Exercise prompt - Please pull out every line that includes the string "import".

Recorded information -
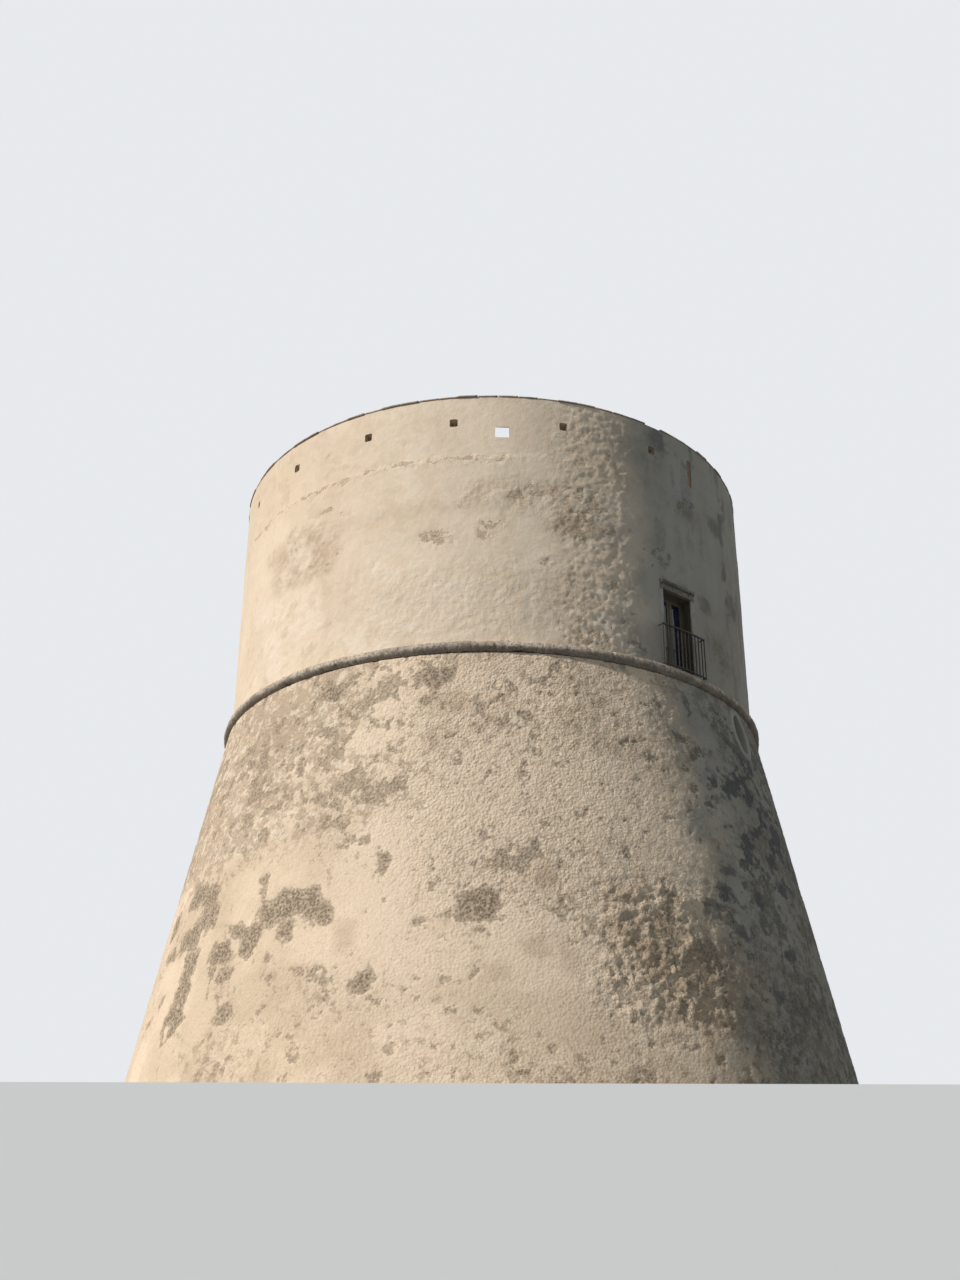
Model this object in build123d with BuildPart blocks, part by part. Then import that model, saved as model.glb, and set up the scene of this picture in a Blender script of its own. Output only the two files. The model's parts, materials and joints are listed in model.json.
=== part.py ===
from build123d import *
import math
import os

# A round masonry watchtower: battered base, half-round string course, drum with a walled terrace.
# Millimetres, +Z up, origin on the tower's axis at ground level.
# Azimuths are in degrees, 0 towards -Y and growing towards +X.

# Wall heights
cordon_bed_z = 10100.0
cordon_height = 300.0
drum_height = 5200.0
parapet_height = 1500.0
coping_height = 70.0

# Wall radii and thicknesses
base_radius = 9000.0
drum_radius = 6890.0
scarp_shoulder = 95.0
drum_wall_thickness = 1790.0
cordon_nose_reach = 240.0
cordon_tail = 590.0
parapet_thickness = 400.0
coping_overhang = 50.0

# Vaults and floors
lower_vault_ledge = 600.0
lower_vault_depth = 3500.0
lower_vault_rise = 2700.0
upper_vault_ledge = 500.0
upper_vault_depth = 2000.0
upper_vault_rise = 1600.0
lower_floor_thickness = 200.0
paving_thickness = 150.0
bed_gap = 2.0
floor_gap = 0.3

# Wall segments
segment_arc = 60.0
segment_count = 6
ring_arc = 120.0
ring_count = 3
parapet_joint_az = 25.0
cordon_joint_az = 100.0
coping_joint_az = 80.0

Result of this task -
Model this object in build123d with BuildPart blocks, part by part. Then import that model, saved as model.glb, and set up the scene of this picture in a Blender script of its own. Output only the two files. The model's parts, materials and joints are listed in model.json.
from build123d import *
import math
import os